Reproduce precisely the lines between the start of the data below and the line with "turned pedestal foot.", both included.

··· Given data ···

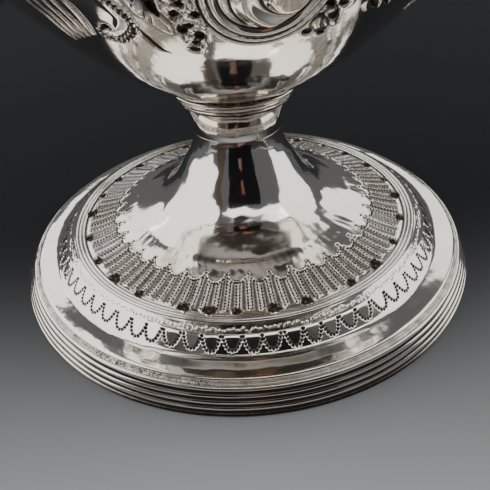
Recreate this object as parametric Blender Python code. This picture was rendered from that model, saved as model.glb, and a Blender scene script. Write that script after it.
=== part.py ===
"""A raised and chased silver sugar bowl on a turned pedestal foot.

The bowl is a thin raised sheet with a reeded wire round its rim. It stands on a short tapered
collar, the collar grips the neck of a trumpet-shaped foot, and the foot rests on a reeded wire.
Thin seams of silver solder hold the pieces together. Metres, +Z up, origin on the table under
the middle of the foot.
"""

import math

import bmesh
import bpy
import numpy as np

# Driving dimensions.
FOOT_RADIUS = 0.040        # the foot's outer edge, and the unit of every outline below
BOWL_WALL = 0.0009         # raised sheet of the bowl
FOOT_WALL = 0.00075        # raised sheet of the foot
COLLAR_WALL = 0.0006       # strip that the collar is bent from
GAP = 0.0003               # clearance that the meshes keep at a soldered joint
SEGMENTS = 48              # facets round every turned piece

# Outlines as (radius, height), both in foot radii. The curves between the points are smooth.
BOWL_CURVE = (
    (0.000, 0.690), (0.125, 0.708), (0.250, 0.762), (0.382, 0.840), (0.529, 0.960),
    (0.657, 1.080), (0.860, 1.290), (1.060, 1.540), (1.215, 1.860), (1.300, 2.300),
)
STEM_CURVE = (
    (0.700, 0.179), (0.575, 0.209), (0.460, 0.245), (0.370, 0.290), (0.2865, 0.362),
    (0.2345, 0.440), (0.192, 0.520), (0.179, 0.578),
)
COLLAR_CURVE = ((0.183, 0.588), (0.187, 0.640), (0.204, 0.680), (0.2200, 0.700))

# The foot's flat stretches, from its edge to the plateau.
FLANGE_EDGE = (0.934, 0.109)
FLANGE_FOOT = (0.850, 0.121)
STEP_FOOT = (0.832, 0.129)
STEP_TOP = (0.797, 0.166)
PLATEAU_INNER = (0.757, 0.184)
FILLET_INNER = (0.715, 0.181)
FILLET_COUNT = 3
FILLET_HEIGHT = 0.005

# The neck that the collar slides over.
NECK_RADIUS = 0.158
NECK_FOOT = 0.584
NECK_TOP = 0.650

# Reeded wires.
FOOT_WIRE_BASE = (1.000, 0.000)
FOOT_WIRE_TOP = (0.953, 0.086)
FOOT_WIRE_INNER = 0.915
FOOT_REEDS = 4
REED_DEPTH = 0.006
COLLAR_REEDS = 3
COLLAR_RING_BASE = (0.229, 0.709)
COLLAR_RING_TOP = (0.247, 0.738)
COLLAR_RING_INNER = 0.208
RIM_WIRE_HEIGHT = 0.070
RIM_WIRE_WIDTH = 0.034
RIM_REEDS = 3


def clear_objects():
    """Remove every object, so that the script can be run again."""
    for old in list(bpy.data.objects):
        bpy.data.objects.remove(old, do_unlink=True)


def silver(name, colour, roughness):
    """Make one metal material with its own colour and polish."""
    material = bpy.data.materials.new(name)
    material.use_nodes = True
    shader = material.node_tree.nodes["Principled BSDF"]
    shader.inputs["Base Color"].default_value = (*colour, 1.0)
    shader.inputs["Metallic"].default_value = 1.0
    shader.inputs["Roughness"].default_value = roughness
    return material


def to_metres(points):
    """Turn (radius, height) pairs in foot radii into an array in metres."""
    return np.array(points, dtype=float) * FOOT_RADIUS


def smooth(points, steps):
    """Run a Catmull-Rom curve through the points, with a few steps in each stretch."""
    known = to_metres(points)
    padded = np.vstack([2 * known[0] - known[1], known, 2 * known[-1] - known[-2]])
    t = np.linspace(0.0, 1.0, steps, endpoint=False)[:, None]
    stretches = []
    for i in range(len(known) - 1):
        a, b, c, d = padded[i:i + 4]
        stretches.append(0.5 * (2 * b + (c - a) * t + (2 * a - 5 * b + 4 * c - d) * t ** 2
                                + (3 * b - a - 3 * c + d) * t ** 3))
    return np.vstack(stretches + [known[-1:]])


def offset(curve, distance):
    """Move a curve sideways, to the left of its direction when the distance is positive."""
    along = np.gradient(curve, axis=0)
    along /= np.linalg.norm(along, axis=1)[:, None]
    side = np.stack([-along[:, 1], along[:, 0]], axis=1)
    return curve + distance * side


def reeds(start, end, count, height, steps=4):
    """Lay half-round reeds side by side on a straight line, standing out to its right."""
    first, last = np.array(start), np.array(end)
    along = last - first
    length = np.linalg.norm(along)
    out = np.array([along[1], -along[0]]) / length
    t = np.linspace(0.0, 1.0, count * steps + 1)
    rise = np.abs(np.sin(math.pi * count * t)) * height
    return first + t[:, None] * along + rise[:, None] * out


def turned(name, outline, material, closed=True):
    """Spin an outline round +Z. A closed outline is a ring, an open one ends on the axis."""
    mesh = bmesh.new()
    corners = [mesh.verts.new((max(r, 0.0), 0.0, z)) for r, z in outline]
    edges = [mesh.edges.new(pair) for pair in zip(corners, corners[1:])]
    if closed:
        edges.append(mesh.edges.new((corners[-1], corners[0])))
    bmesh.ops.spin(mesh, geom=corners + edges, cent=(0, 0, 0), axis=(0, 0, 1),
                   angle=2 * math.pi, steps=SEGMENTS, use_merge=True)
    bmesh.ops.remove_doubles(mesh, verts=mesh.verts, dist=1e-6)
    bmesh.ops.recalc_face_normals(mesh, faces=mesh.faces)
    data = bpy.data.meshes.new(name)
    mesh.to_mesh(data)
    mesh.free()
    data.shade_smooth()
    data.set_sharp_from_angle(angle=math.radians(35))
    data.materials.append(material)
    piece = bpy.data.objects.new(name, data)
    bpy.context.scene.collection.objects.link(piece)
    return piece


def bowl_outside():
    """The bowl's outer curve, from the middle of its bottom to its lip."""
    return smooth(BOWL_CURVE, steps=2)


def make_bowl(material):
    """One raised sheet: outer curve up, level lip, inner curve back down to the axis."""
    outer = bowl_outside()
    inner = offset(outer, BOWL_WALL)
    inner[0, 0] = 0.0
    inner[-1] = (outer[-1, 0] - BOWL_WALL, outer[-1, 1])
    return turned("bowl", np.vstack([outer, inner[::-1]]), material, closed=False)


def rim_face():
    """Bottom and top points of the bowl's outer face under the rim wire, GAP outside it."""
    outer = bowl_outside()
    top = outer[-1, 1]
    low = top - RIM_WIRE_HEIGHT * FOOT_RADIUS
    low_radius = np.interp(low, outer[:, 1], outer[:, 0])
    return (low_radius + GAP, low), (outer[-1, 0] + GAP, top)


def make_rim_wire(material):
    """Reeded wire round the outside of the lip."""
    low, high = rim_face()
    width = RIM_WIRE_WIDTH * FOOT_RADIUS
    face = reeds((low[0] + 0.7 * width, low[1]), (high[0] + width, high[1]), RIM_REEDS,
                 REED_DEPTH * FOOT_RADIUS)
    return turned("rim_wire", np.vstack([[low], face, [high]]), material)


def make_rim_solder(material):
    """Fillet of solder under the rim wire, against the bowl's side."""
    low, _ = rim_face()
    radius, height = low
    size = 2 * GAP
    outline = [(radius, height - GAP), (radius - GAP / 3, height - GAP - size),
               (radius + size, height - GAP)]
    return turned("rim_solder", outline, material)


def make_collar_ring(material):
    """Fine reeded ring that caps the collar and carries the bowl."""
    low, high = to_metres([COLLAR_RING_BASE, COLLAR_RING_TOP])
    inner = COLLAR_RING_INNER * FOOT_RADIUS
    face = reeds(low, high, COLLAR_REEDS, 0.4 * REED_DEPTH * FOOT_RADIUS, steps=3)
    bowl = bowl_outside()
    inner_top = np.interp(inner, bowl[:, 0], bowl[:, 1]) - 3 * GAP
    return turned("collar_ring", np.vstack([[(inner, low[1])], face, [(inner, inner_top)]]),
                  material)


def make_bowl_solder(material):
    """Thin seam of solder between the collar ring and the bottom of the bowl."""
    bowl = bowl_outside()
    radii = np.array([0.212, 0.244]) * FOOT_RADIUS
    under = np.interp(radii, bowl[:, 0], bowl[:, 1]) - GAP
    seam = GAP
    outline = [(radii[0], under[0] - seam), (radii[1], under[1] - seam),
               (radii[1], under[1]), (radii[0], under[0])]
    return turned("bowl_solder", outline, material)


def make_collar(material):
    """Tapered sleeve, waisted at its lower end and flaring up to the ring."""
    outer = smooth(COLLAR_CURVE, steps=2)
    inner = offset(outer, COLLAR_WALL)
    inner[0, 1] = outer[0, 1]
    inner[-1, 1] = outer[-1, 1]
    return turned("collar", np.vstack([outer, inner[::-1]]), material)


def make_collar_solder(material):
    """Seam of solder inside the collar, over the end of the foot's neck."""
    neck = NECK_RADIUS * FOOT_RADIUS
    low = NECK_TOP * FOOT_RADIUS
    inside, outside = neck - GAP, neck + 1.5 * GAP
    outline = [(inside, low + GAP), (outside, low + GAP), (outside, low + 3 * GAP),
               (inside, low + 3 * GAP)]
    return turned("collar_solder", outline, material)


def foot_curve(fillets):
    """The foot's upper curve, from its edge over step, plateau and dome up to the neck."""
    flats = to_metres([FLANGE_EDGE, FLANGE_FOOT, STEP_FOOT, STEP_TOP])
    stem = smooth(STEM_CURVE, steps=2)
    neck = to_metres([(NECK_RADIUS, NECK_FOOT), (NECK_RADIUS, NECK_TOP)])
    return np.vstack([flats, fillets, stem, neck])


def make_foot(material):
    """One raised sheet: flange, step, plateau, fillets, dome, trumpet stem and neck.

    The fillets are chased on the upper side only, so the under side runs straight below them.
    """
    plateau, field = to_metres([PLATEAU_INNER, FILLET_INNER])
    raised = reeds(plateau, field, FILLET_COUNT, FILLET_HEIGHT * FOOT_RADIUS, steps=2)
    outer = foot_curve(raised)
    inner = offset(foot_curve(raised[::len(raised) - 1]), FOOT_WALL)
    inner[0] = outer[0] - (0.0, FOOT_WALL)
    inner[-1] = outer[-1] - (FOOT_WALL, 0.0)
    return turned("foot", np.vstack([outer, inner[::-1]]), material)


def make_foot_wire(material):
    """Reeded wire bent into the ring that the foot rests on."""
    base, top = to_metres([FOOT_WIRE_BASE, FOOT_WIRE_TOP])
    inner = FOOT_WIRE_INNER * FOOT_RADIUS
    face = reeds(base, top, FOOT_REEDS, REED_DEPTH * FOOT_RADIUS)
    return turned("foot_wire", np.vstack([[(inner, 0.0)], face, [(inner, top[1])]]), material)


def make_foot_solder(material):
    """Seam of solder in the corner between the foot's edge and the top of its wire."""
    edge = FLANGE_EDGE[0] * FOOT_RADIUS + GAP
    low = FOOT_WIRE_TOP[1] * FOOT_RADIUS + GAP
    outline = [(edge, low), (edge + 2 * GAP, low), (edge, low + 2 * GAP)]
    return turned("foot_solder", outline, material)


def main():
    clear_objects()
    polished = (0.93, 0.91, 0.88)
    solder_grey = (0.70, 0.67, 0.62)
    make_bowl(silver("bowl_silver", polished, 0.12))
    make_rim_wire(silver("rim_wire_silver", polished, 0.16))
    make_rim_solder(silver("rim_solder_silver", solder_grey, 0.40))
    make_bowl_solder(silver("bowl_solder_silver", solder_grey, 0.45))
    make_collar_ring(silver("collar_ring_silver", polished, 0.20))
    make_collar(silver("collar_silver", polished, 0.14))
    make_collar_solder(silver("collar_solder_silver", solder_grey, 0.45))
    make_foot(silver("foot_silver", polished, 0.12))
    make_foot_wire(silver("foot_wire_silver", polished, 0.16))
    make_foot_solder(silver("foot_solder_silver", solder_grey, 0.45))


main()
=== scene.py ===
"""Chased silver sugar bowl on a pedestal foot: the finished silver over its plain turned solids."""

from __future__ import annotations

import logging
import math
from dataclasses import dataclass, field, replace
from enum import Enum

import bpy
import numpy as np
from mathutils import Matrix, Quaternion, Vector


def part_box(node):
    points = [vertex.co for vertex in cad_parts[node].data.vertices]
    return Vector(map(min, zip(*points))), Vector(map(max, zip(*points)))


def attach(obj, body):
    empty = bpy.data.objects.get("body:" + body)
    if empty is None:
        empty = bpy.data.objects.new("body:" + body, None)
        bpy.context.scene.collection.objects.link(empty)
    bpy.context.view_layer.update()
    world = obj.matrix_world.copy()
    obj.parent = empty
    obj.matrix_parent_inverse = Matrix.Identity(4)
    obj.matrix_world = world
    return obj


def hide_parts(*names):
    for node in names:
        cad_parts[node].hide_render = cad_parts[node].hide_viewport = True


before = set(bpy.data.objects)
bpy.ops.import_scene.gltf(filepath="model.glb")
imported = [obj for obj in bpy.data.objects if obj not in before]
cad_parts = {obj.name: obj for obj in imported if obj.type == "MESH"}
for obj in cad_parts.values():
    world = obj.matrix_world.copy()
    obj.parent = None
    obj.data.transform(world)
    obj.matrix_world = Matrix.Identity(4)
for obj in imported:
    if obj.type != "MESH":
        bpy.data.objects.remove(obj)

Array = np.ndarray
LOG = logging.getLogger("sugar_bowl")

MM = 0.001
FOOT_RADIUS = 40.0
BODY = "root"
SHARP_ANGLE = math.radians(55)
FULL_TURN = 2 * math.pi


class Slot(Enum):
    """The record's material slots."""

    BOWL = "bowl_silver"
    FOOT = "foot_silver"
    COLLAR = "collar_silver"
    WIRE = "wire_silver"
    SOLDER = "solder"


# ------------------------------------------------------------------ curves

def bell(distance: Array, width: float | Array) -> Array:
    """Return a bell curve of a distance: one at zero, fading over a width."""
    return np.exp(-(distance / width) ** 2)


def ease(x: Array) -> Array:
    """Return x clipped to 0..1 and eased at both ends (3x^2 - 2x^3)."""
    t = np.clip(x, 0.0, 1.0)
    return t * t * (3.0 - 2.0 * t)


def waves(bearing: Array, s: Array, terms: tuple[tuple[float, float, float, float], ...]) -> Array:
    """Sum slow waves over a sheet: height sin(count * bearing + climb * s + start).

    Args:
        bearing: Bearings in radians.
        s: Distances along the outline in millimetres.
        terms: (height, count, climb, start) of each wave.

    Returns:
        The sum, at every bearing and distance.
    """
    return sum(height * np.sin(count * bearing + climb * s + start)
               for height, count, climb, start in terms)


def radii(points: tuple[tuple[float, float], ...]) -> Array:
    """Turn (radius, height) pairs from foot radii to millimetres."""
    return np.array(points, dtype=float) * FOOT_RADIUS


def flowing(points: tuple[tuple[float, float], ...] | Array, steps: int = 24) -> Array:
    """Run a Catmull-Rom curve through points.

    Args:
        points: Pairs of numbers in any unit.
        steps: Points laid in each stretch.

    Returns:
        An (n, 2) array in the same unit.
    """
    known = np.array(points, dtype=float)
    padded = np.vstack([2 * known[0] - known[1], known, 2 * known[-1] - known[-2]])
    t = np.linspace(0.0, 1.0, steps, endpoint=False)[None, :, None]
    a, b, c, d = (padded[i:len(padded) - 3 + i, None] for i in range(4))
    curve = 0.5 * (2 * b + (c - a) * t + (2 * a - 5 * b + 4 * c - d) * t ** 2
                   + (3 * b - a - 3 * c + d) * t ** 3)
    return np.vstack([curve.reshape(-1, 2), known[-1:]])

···

• [Worked solution]
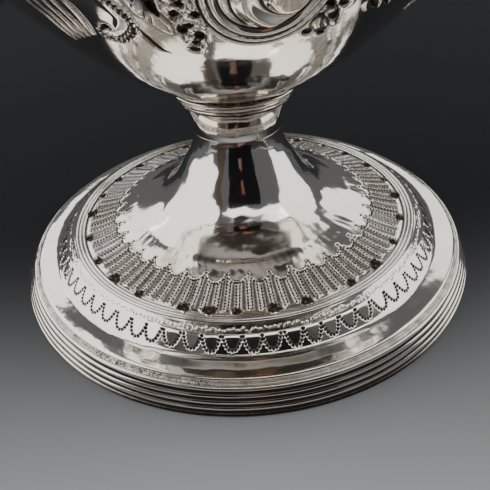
Recreate this object as parametric Blender Python code. This picture was rendered from that model, saved as model.glb, and a Blender scene script. Write that script after it.
=== part.py ===
"""A raised and chased silver sugar bowl on a turned pedestal foot.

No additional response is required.